Some 500 polling stations were stormed by the Guardia Civil to confiscate the ballot boxes. I witnessed such a storming in a school in the immediate vicinity of the Sagrada Familia in Barcelona. I saw rubber bullets used against peaceful demonstrators and I was there when the wounded were taken away in ambulances. The use of rubber bullets against peaceful demonstrators is totally unacceptable. In several European countries, the weapons are rightly banned or not used on demonstrators because they can lead to serious injury. Indeed, Catalonia has banned rubber bullets.

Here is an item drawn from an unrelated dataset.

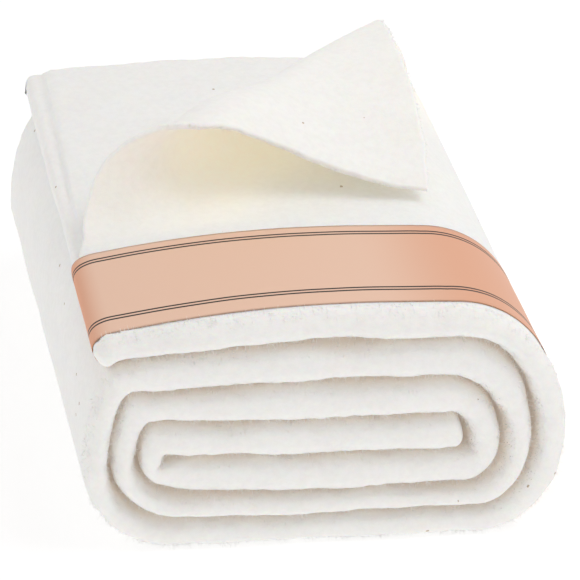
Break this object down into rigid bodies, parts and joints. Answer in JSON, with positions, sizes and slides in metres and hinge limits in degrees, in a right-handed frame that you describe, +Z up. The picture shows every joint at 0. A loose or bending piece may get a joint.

I also believe that police forces should not charge demonstrators. According to the authorities, some 800 were wounded on the day. I thank Sir Roger, who will speak later: as the oldest Vice-President of the Assembly, he condemned excessive violence. I also thank Nils Muižnieks, our Human Rights Commissioner, who called for an independent investigation into the events. I certainly support that request.
I do not want to talk about just the violence on 1 October. Over the years, I have observed some 20 elections for the Parliamentary Assembly in different countries, but I have never seen such passion in carrying out a basic democratic process. The people of Catalonia are divided on independence and the result of 90% cannot be considered representative, but I think that the overwhelming majority in Catalonia want a referendum, just as the people of Scotland or Quebec had referendums.
Some people carried Spanish flags into polling stations in order to show that they were against independence. They were clapped by those present, because they were availing themselves of the opportunity to cast their vote. I saw the spirit of Voltaire: “I don’t agree with what you say but I will defend to the death your right to say it.”
The strong, profoundly democratic energy that came to the fore is a political reality that we cannot ignore. That is not the problem, but it could be part of the solution, irrespective of what that solution might be. It is not for the Council of Europe or any other international institution to decide what form that solution should take, but it is clear that the current situation is the consequence of the failed 2004 statute of autonomy adopted by the Catalan and Madrid Parliaments. That led to an official, binding referendum in 2006, in which 80% of Catalans who voted supported of the statute, but it was then overturned by the Spanish constitutional court, which resulted in moves towards independence becoming a socially relevant force in Catalonia. Constitutions are drawn up by human beings and they can be changed if they no longer correspond to social circumstances or social reality. I welcome the fact that Prime Minister Rajoy and the Secretary General of the Council of Europe, Thorbjørn Jagland, have alluded to the possibility of changing the constitution.
It is also clear that violence is no solution. It was totally irresponsible for the Spanish government’s spokesperson to discuss, at an official press conference, the fate of Lluís Companys in 1934. He called for a federal republic of Spain, but following Franco’s victory he had to flee to France, where he was captured by the Nazi Gestapo and extradited to Spain. He was tortured and, following a quick trial that lasted only a day, he was placed before a firing squad.
The solution to the current crisis lies in dialogue. The international community and in particular the Council of Europe have to shoulder their responsibilities. The European Convention on Human Rights obliges us to look at the current crisis as a common problem. There is room for discussion and debate. The Council of Europe has a panoply of tools to offer assistance, including the Venice Commission, which has expertise in constitutional matters, the Commissioner for Human Rights and the Secretary General. I appeal to them all to continue to follow the situation closely and to offer assistance. The Committee of Ministers should also take up the issue.
It is not just among politicians and institutions that dialogue should take place; civil society also needs to be involved. I was encouraging to see 10 000 people – young people in particular – take to the streets a few days ago as part of the Hablamos Parlem initiative. They wore white and called for people to come together and talk to one another. They were not demonstrating for or against Catalonian independence, but rather for discussion and a peaceful solution.
In conclusion, I hope that in the 40 years to come, Spain and Catalonia will develop in such a way that only few optimists can imagine today.